- Born: January 1, 1928 Zahlé, Lebanon
- Died: October 17, 1993 (aged 65) Syria
- Other name: Hosni Al-Borzan
- Occupations: Actor & Screenwriter
- Years active: 1960-1990

= Nehad Qalei =

Syrian actor

Nehad Qalei (Arabic: نهاد قلعي) was a Syrian actor and screenwriter. He was among the founders of Syrian Arab Television. Alongside Duraid Lahham, he formed one of the most iconic duos in Syrian television.

==Early life==
Nehad Qalei was born as Nehad Al-Kharboutli Al-Qalei in the Lebanese city of Zahlé to a Syrian-Kurdish family.
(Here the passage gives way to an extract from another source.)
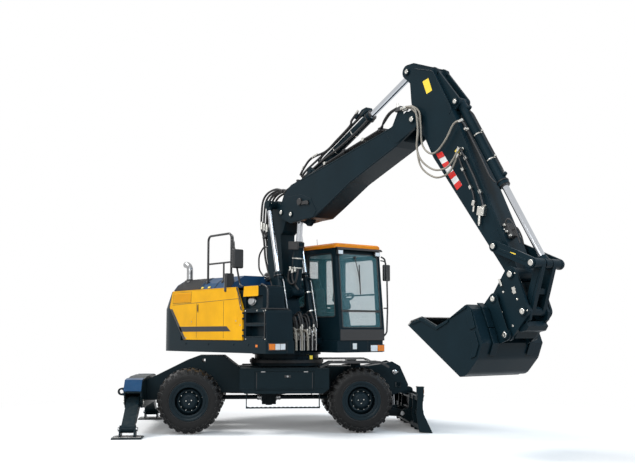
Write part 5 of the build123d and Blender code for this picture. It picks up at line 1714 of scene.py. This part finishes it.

His father worked there in the telegraph and postal service. In the 1930s, they moved to Damascus, living first on Shura Avenue in the Al-Muhajreen neighborhood.

==Death==
In 1976, Qalei was tragically paralyzed in an attack, which eventually led to his death in 1993. After having been hit by a chair over his head in the historic center of Damascus, he was paralyzed and then died a slow death. It is said that the person who beat him was one of the members of the Defense Brigades, founded by Rifaat al-Assad. Fellow actor and screenwriter Duraid Lahham and Qalei were staying up late at the Family Club restaurant in the Bab Touma before the attack happened.